Moritz Göhring, Sportwissenschaftler bei adViva, nimmt Neven und die anderen Jungs der U-13-Mannschaft des FC Speyer 09 genau unter die Lupe. Er hat eine Kamera aufgestellt, die auf einen kleinen Parcours mit Hütchen und Stange gerichtet ist. Jeden Spieler nimmt er auf, beim Gehen aus verschiedenen Blickwinkeln, beim Sprung über ein Hindernis und beim Hüpfen auf einem Bein. Später wird Göhring die Aufnahmen genau analysieren. „Ich achte auf Abweichungen in den Bewegungen, vor allem auf die Sprung- und Kniegelenke, das Becken und die Wirbelsäule“, erklärt er. Denn in den nächsten Jahren wird sich in der körperlichen Entwicklung der Jungs einiges tun und sich eventuelle Fehlhaltungen verfestigen. „Deshalb ist es wichtig, schon vor der Pubertät genau hinzusehen. Denn noch haben wir die Möglichkeit, mit gezieltem Training entgegenzusteuern und so Schmerzen und Verletzungen vorzubeugen“, sagt Sebastian Ebeling, Jugendkoordinator Sport des Jugendförderzentrums Speyer.

Ebeling war zuvor in Hoffenheim tätig und hat dort bereits einige Male mit Göhring zusammengearbeitet. Da er überzeugt ist von seiner Methode, holte er ihn auch nach Speyer. „Wir fangen in diesem Jahr mal mit einer Mannschaft an, im nächsten Jahr machen eventuell dann alle vier U-13-Mannschaften mit.“ Selten geht es bei der Analyse um Extremfälle wie bei Neven. „Er erkennt bei fast jedem Spieler etwas, was man noch verbessern kann“, sagt Ebeling. Göhring nickt. „Eigentlich bewegt sich niemand ganz ideal“, sagt der Sportwissenschaftler. Für Menschen, die wenig bis keinen Sport treiben, habe das oft auch keine großen Auswirkungen. „Bei Sportlern kann das allerdings schnell zu Problemen führen.“

Göhrings Analyse fließt dann später in den Trainingsplan der Mannschaft ein. „Für uns Trainer ist das sehr hilfreich“, sagt Roberto Pinto, der die U-13-Mannschaft des FC Astoria Walldorf trainiert. Auch seine Spieler hat Göhring gefilmt. „Mehrere Spieler haben Defizite in der Motorik“, gibt Pinto ein erstes Ergebnis der Analyse wieder. Diesen Bereich wird er künftig in seinem Training wohl ausbauen.

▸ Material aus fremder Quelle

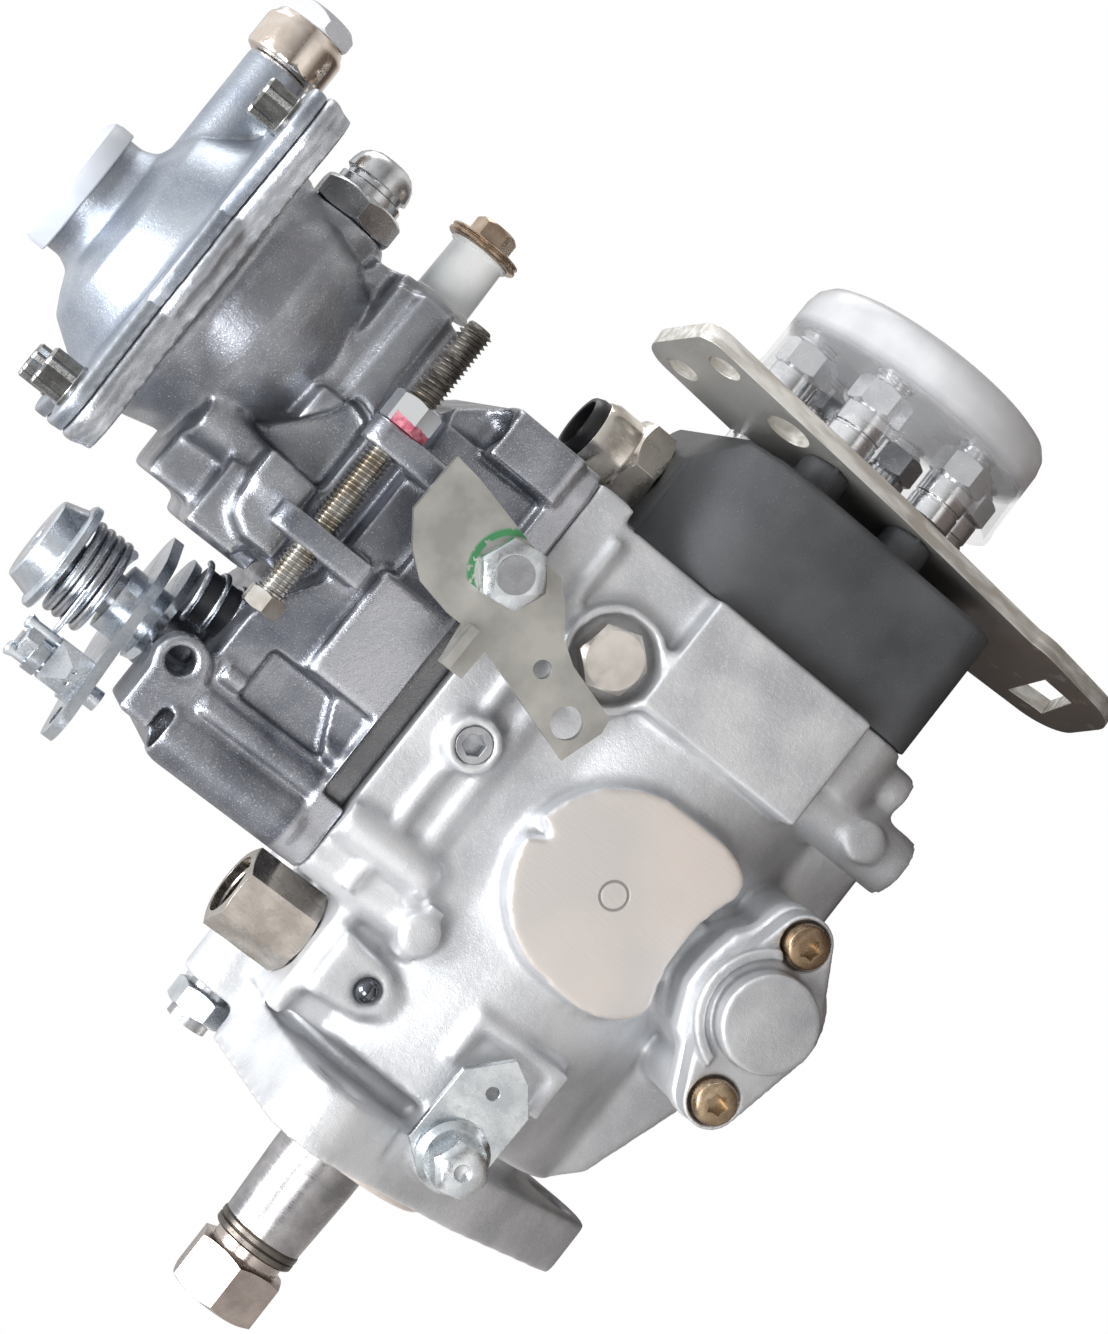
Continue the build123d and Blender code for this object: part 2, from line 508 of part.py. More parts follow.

Als Neven an die Reihe kommt, erkennt Göhring gleich, dass er bei der Innenrotation des Knies seine Innenbänder überdehnt. „Er braucht mehr Stabilität, mehr Kraft“, sagt er. Mit gezieltem Training, sagt er, könne das deutlich besser werden. Genaueres kann Göhring jedoch erst sagen, wenn er die Aufnahmen von Neven im Detail analysiert hat. Darauf warten nicht nur Neven und sein Vater gespannt. Auch Denise Krämer ist neugierig auf die Ergebnisse. Die Athletiktrainerin vom SV Gimbsheim schaut Göhring beim Termin in Speyer über die Schulter, lässt sich alles genau von ihm erklären. Der Verein überlegt, ob auch in Gimbsheim die Bewegungsanalyse umgesetzt wird. „Das ist schon sehr interessant“, sagt Krämer. „Und der Aufwand ist gar nicht so groß.“

Nach etwa einer Dreiviertelstunde hat Göhring alle Aufnahmen im Kasten. „Früher war das wesentlich aufwendiger. Die Erfahrung hat gezeigt, dass wir auch aus wenigen Bewegungsabläufen sehr viele Informationen ziehen können.“ Informationen, die vielleicht auch Neven helfen können, endlich wieder Fußball zu spielen.